*DATA SECTION*
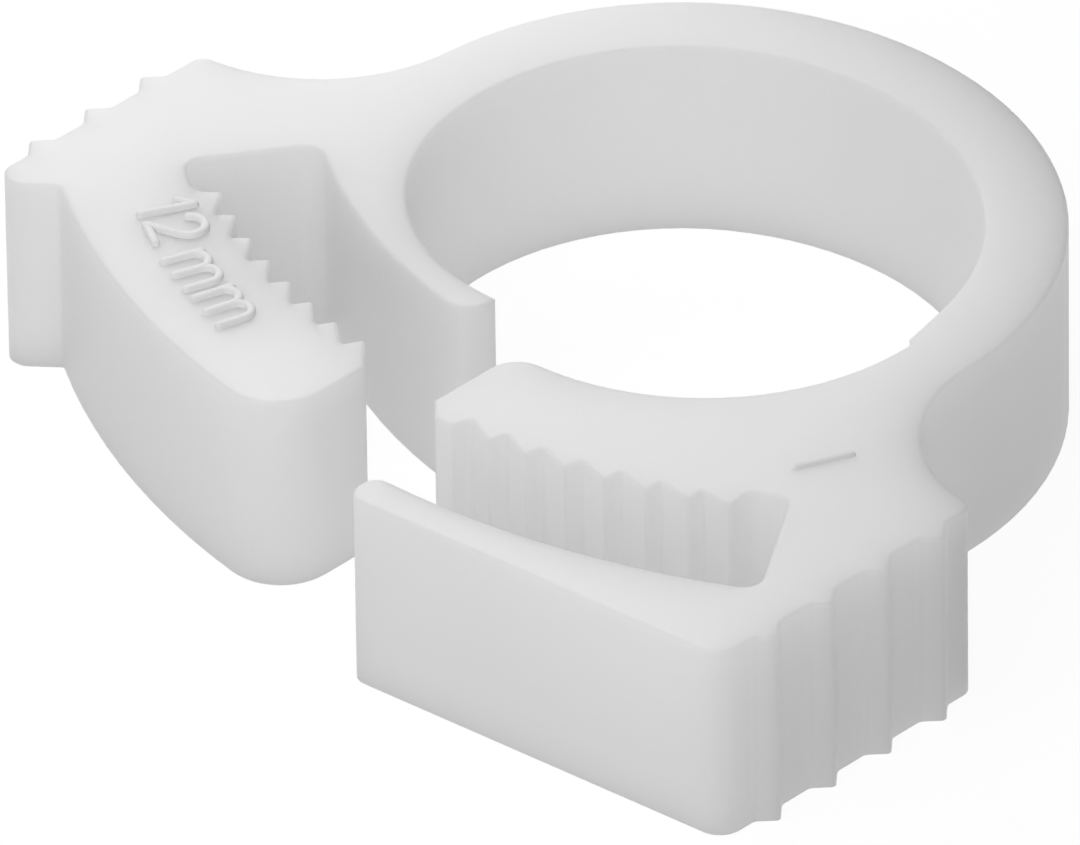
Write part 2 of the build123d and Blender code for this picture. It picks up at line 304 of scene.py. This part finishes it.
# %% [markdown]
# ## Floor and backdrop
# The photograph has a pure white surround and no shadow to speak of, and the feet of the clip's
# walls stay bright. That is how a light table looks: a matt sheet, lit a little from below. Plain
# matt paper would leave the foot of each wall dark. Turning the lamps up until the floor goes
# white would wash out the clip, which is nearly white itself. So the floor is a grey matt sheet
# with a weak glow for the light that it sends up. For the camera, a stronger glow leaves only a
# breath of the shadow. Gloss and see-through rays get the same floor as the camera, so that they
# don't show a greyer one.

# %% Floor material
sheet, tree = fresh("light_table_sheet")
matt = add(tree, "ShaderNodeBsdfDiffuse", Color=linear("#B4B4B4"))
weak = add(tree, "ShaderNodeEmission", Color=(1, 1, 1, 1), Strength=0.28)
lit = add(tree, "ShaderNodeAddShader", _0=matt.outputs["BSDF"], _1=weak.outputs["Emission"])
thin = add(tree, "ShaderNodeBsdfDiffuse", Color=linear("#5A5A5A"))
glow = add(tree, "ShaderNodeEmission", Color=(1, 1, 1, 1), Strength=0.93)
shown = add(tree, "ShaderNodeAddShader", _0=thin.outputs["BSDF"], _1=glow.outputs["Emission"])
both = add(tree, "ShaderNodeMixShader", _0=looked_at(tree), _1=lit.outputs["Shader"],
           _2=shown.outputs["Shader"])
add(tree, "ShaderNodeOutputMaterial", Surface=both.outputs["Shader"])

# %% [markdown]
# The sheet lies 0.02 mm below the clip. With both in one plane, a ray can't tell which it meets
# first, and that leaves dark spots at the foot of a wall.

# %% Floor disc
GAP = 0.02 * MM
SPOKES = 96
radius = np.array([0.05, 0.2, 0.6, 1.5, 4.0])
turn = np.linspace(0, 2 * math.pi, SPOKES, endpoint=False)
rings = np.stack([np.outer(radius, np.cos(turn)), np.outer(radius, np.sin(turn)),
                  np.full((len(radius), len(turn)), -GAP)], axis=-1).reshape(-1, 3)
row, col = np.meshgrid(np.arange(len(radius) - 1), np.arange(SPOKES), indexing="ij")
next_col = (col + 1) % SPOKES
quads = np.stack([row * SPOKES + col, (row + 1) * SPOKES + col, (row + 1) * SPOKES + next_col,
                  row * SPOKES + next_col], axis=-1).reshape(-1, 4)
spoke = np.arange(SPOKES)
hub = np.column_stack([np.full(SPOKES, len(rings)), spoke, (spoke + 1) % SPOKES])
mesh = bpy.data.meshes.new("floor")
mesh.from_pydata(np.vstack([rings, [0.0, 0.0, -GAP]]).tolist(), [], quads.tolist() + hub.tolist())
mesh.materials.append(sheet)
floor = bpy.data.objects.new("floor", mesh)
bpy.context.scene.collection.objects.link(floor)
print("floor is", 2 * radius[-1], "m across,", GAP / MM, "mm below the clip's lowest point")

# %% [markdown]
# ## Light
# A small object like this is shot inside a tent, with lamps close to it: no shade has a hard
# edge, and the side that is further from the lamps gets less light. One large distant lamp would
# be simpler, but it would light both sides alike. So there are three soft boxes 6 to 7 cm away,
# above the mouth, low in front of it and behind the left jaw. An even world adds a little fill,
# so that the faces turned away don't go dark. Together they come to the level at which a colour
# renders about as written. The boxes stand so close that they would be in the picture, so
# they are hidden from the camera. The world shows white to it, as the floor does.

# %% World and lamps
world = bpy.data.worlds.new("studio")
bpy.context.scene.world = world
world.use_nodes = True
tree = world.node_tree
tree.nodes.clear()
fill = add(tree, "ShaderNodeBackground", Color=(1, 1, 1, 1), Strength=0.2)
white = add(tree, "ShaderNodeBackground", Color=(1, 1, 1, 1), Strength=1.0)
sky = add(tree, "ShaderNodeMixShader", _0=looked_at(tree), _1=fill.outputs["Background"],
          _2=white.outputs["Background"])
add(tree, "ShaderNodeOutputWorld", Surface=sky.outputs["Shader"])


def soft_box(name, azimuth, height, distance, size, level):
    """A square lamp that faces the clip. azimuth is measured from +X towards +Y and height up
    from the floor, in degrees. level is its radiance: power is level times area times pi."""
    a, h = math.radians(azimuth), math.radians(height)
    out = np.array([math.cos(h) * math.cos(a), math.cos(h) * math.sin(a), math.sin(h)])
    side = np.array([-math.sin(a), math.cos(a), 0.0])
    lamp = bpy.data.lights.new(name, "AREA")
    lamp.shape, lamp.size = "SQUARE", size
    lamp.energy = level * size * size * math.pi
    made = bpy.data.objects.new(name, lamp)
    turned = np.eye(4)
    turned[:3, 0], turned[:3, 1], turned[:3, 2] = side, np.cross(out, side), out
    turned[:3, 3] = out * distance
    made.matrix_world = Matrix(turned.tolist())
    made.visible_camera = False
    bpy.context.scene.collection.objects.link(made)
    return made


lamps = [soft_box("above_mouth", azimuth=280, height=60, distance=0.06, size=0.05, level=1.45),
         soft_box("low_front", azimuth=295, height=25, distance=0.07, size=0.05, level=0.98),
         soft_box("behind_left_jaw", azimuth=160, height=35, distance=0.07, size=0.05, level=2.44)]
print("lamps, in mW:", [round(lamp.data.energy * 1000, 1) for lamp in lamps])

# %% [markdown]
# ## Camera
# The photograph shows almost no perspective, so the camera is far away with a very long lens.
# Its place is worked out from the angles of view: 35.6 degrees down, 45.6 degrees round from the
# mouth's side, and a roll of 0.8 degrees. Three axes are built from those angles and written
# straight into the camera's matrix, which is simpler than aiming it with a constraint.

# %% Camera
ELEVATION, AZIMUTH, ROLL = math.radians(35.6), math.radians(45.6), math.radians(0.8)
DISTANCE = 0.705
target = np.array([3.4327 * MM, -8.5170 * MM, TOP])
right = np.array([math.cos(AZIMUTH), math.sin(AZIMUTH), 0.0])
away = np.array([-math.sin(AZIMUTH), math.cos(AZIMUTH), 0.0])
upward = math.sin(ELEVATION) * away + np.array([0.0, 0.0, math.cos(ELEVATION)])
forward = math.cos(ELEVATION) * away - np.array([0.0, 0.0, math.sin(ELEVATION)])
c, s = math.cos(ROLL), math.sin(ROLL)
lens = bpy.data.cameras.new("camera")
lens.lens, lens.sensor_width, lens.sensor_fit = 1000.0, 36.0, "HORIZONTAL"
lens.clip_start, lens.clip_end = 0.01, 20.0
camera = bpy.data.objects.new("camera", lens)
pose = np.eye(4)
pose[:3, 0], pose[:3, 1], pose[:3, 2] = c * right - s * upward, s * right + c * upward, -forward
pose[:3, 3] = target - forward * DISTANCE
camera.matrix_world = Matrix(pose.tolist())
bpy.context.scene.collection.objects.link(camera)
bpy.context.scene.camera = camera
bpy.context.scene.view_settings.view_transform = "Standard"
print("camera is", round(DISTANCE * 1000), "mm away with a", lens.lens, "mm lens")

*EXERCISE TASK*
Your task is to repeat the data exactly, with nothing left out.

*WRITTEN RESPONSE*
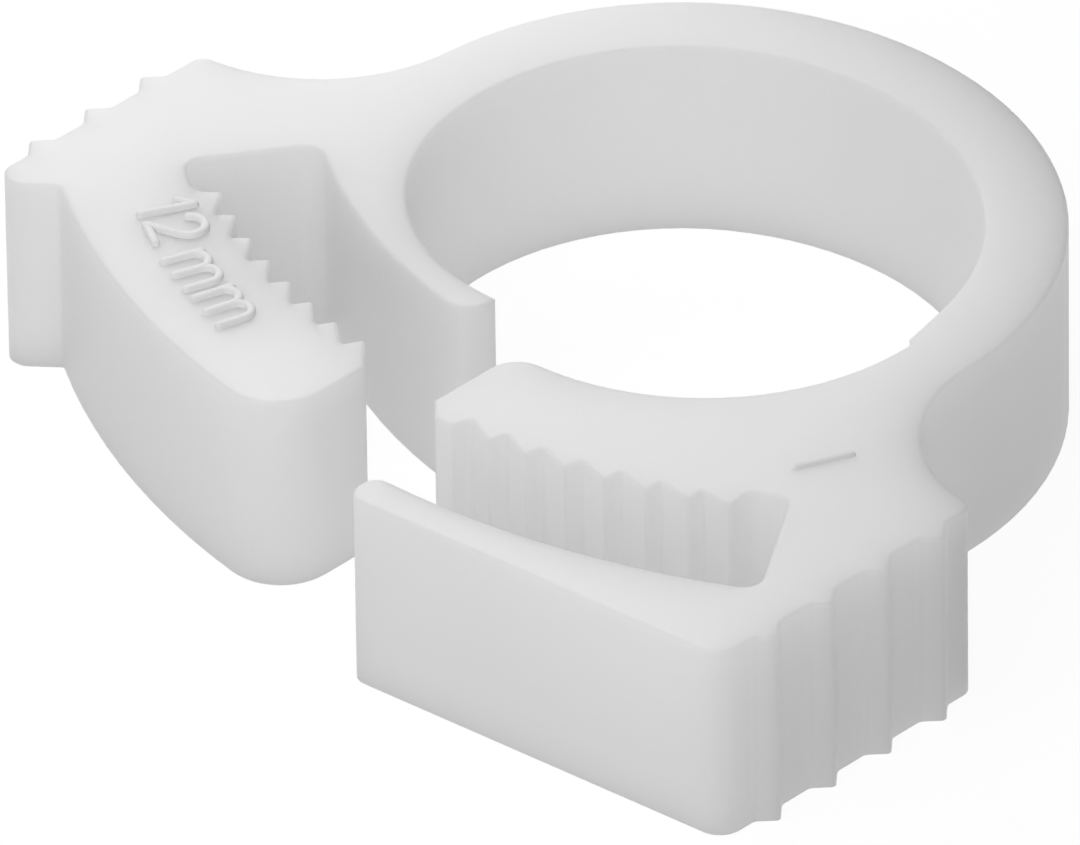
Write part 2 of the build123d and Blender code for this picture. It picks up at line 304 of scene.py. This part finishes it.
# %% [markdown]
# ## Floor and backdrop
# The photograph has a pure white surround and no shadow to speak of, and the feet of the clip's
# walls stay bright. That is how a light table looks: a matt sheet, lit a little from below. Plain
# matt paper would leave the foot of each wall dark. Turning the lamps up until the floor goes
# white would wash out the clip, which is nearly white itself. So the floor is a grey matt sheet
# with a weak glow for the light that it sends up. For the camera, a stronger glow leaves only a
# breath of the shadow. Gloss and see-through rays get the same floor as the camera, so that they
# don't show a greyer one.

# %% Floor material
sheet, tree = fresh("light_table_sheet")
matt = add(tree, "ShaderNodeBsdfDiffuse", Color=linear("#B4B4B4"))
weak = add(tree, "ShaderNodeEmission", Color=(1, 1, 1, 1), Strength=0.28)
lit = add(tree, "ShaderNodeAddShader", _0=matt.outputs["BSDF"], _1=weak.outputs["Emission"])
thin = add(tree, "ShaderNodeBsdfDiffuse", Color=linear("#5A5A5A"))
glow = add(tree, "ShaderNodeEmission", Color=(1, 1, 1, 1), Strength=0.93)
shown = add(tree, "ShaderNodeAddShader", _0=thin.outputs["BSDF"], _1=glow.outputs["Emission"])
both = add(tree, "ShaderNodeMixShader", _0=looked_at(tree), _1=lit.outputs["Shader"],
           _2=shown.outputs["Shader"])
add(tree, "ShaderNodeOutputMaterial", Surface=both.outputs["Shader"])

# %% [markdown]
# The sheet lies 0.02 mm below the clip. With both in one plane, a ray can't tell which it meets
# first, and that leaves dark spots at the foot of a wall.

# %% Floor disc
GAP = 0.02 * MM
SPOKES = 96
radius = np.array([0.05, 0.2, 0.6, 1.5, 4.0])
turn = np.linspace(0, 2 * math.pi, SPOKES, endpoint=False)
rings = np.stack([np.outer(radius, np.cos(turn)), np.outer(radius, np.sin(turn)),
                  np.full((len(radius), len(turn)), -GAP)], axis=-1).reshape(-1, 3)
row, col = np.meshgrid(np.arange(len(radius) - 1), np.arange(SPOKES), indexing="ij")
next_col = (col + 1) % SPOKES
quads = np.stack([row * SPOKES + col, (row + 1) * SPOKES + col, (row + 1) * SPOKES + next_col,
                  row * SPOKES + next_col], axis=-1).reshape(-1, 4)
spoke = np.arange(SPOKES)
hub = np.column_stack([np.full(SPOKES, len(rings)), spoke, (spoke + 1) % SPOKES])
mesh = bpy.data.meshes.new("floor")
mesh.from_pydata(np.vstack([rings, [0.0, 0.0, -GAP]]).tolist(), [], quads.tolist() + hub.tolist())
mesh.materials.append(sheet)
floor = bpy.data.objects.new("floor", mesh)
bpy.context.scene.collection.objects.link(floor)
print("floor is", 2 * radius[-1], "m across,", GAP / MM, "mm below the clip's lowest point")

# %% [markdown]
# ## Light
# A small object like this is shot inside a tent, with lamps close to it: no shade has a hard
# edge, and the side that is further from the lamps gets less light. One large distant lamp would
# be simpler, but it would light both sides alike. So there are three soft boxes 6 to 7 cm away,
# above the mouth, low in front of it and behind the left jaw. An even world adds a little fill,
# so that the faces turned away don't go dark. Together they come to the level at which a colour
# renders about as written. The boxes stand so close that they would be in the picture, so
# they are hidden from the camera. The world shows white to it, as the floor does.

# %% World and lamps
world = bpy.data.worlds.new("studio")
bpy.context.scene.world = world
world.use_nodes = True
tree = world.node_tree
tree.nodes.clear()
fill = add(tree, "ShaderNodeBackground", Color=(1, 1, 1, 1), Strength=0.2)
white = add(tree, "ShaderNodeBackground", Color=(1, 1, 1, 1), Strength=1.0)
sky = add(tree, "ShaderNodeMixShader", _0=looked_at(tree), _1=fill.outputs["Background"],
          _2=white.outputs["Background"])
add(tree, "ShaderNodeOutputWorld", Surface=sky.outputs["Shader"])


def soft_box(name, azimuth, height, distance, size, level):
    """A square lamp that faces the clip. azimuth is measured from +X towards +Y and height up
    from the floor, in degrees. level is its radiance: power is level times area times pi."""
    a, h = math.radians(azimuth), math.radians(height)
    out = np.array([math.cos(h) * math.cos(a), math.cos(h) * math.sin(a), math.sin(h)])
    side = np.array([-math.sin(a), math.cos(a), 0.0])
    lamp = bpy.data.lights.new(name, "AREA")
    lamp.shape, lamp.size = "SQUARE", size
    lamp.energy = level * size * size * math.pi
    made = bpy.data.objects.new(name, lamp)
    turned = np.eye(4)
    turned[:3, 0], turned[:3, 1], turned[:3, 2] = side, np.cross(out, side), out
    turned[:3, 3] = out * distance
    made.matrix_world = Matrix(turned.tolist())
    made.visible_camera = False
    bpy.context.scene.collection.objects.link(made)
    return made


lamps = [soft_box("above_mouth", azimuth=280, height=60, distance=0.06, size=0.05, level=1.45),
         soft_box("low_front", azimuth=295, height=25, distance=0.07, size=0.05, level=0.98),
         soft_box("behind_left_jaw", azimuth=160, height=35, distance=0.07, size=0.05, level=2.44)]
print("lamps, in mW:", [round(lamp.data.energy * 1000, 1) for lamp in lamps])

# %% [markdown]
# ## Camera
# The photograph shows almost no perspective, so the camera is far away with a very long lens.
# Its place is worked out from the angles of view: 35.6 degrees down, 45.6 degrees round from the
# mouth's side, and a roll of 0.8 degrees. Three axes are built from those angles and written
# straight into the camera's matrix, which is simpler than aiming it with a constraint.

# %% Camera
ELEVATION, AZIMUTH, ROLL = math.radians(35.6), math.radians(45.6), math.radians(0.8)
DISTANCE = 0.705
target = np.array([3.4327 * MM, -8.5170 * MM, TOP])
right = np.array([math.cos(AZIMUTH), math.sin(AZIMUTH), 0.0])
away = np.array([-math.sin(AZIMUTH), math.cos(AZIMUTH), 0.0])
upward = math.sin(ELEVATION) * away + np.array([0.0, 0.0, math.cos(ELEVATION)])
forward = math.cos(ELEVATION) * away - np.array([0.0, 0.0, math.sin(ELEVATION)])
c, s = math.cos(ROLL), math.sin(ROLL)
lens = bpy.data.cameras.new("camera")
lens.lens, lens.sensor_width, lens.sensor_fit = 1000.0, 36.0, "HORIZONTAL"
lens.clip_start, lens.clip_end = 0.01, 20.0
camera = bpy.data.objects.new("camera", lens)
pose = np.eye(4)
pose[:3, 0], pose[:3, 1], pose[:3, 2] = c * right - s * upward, s * right + c * upward, -forward
pose[:3, 3] = target - forward * DISTANCE
camera.matrix_world = Matrix(pose.tolist())
bpy.context.scene.collection.objects.link(camera)
bpy.context.scene.camera = camera
bpy.context.scene.view_settings.view_transform = "Standard"
print("camera is", round(DISTANCE * 1000), "mm away with a", lens.lens, "mm lens")